Kawaguchi: Understanding women is easier than understanding the French, maybe. And therefore the shock was less.
WM: What other kinds of diversity do you hope to establish at Nissan?
Kawaguchi: Cross-cultural diversity is something that we are enhancing continuously. It started with the alliance. But these days many Americans, many Europeans and Asians are working in Nissan’s headquarters in Japan and in regions throughout the world.
We are also focusing on mixing the different generations. In Nissan, the youngest manager is 28 years old, which is far younger than any other manufacturing company in Japan. Usually the average is 35 to 37. For a general manager it’s about 31 years old, and that’s a record. So we are focusing on enhancing this and having more employees from different ages.
We are also focusing on career diversity. In Japan there is usually lifetime employment with a seniority-based ranking system. Fresh university graduates join a company and stay in the company for their working lives. That’s normal in Japan. However, at Nissan about 24 percent of our workforce is midcareer hires. We are hiring 500 midcareer hires a year. We hire the same number of new graduates and midcareers a year.

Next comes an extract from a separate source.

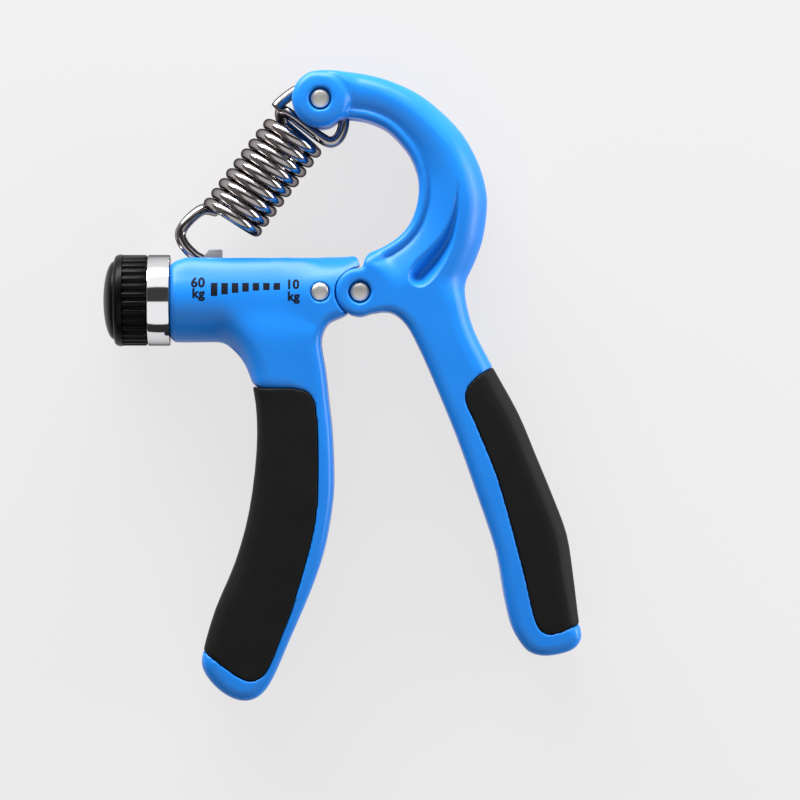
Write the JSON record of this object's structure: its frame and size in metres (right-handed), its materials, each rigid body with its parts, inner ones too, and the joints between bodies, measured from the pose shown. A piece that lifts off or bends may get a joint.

WM: How do you help the different generations understand each other?
Kawaguchi: We took a lesson from General Electric. They have addressed the issue of accommodating newcomers from different generations by establishing a common standard globally throughout the company. They use processes, such as Six Sigma, across all regions and all companies at GE. We are taking a similar approach. We have common processes and employee guidelines across the globe. This way we can have a diverse organization with some commonality.
WM: Are there metrics that show your diversity initiatives are working?
Kawaguchi: Attrition among female workers has reduced one-third from what it used to be. Total attrition is now down at 3 percent. And work/life is no longer the main reason that women are leaving. It used to be that when women left the company, half of the time they would say it was due to lack of work-life balance. Now that only makes up 10 percent of those responses.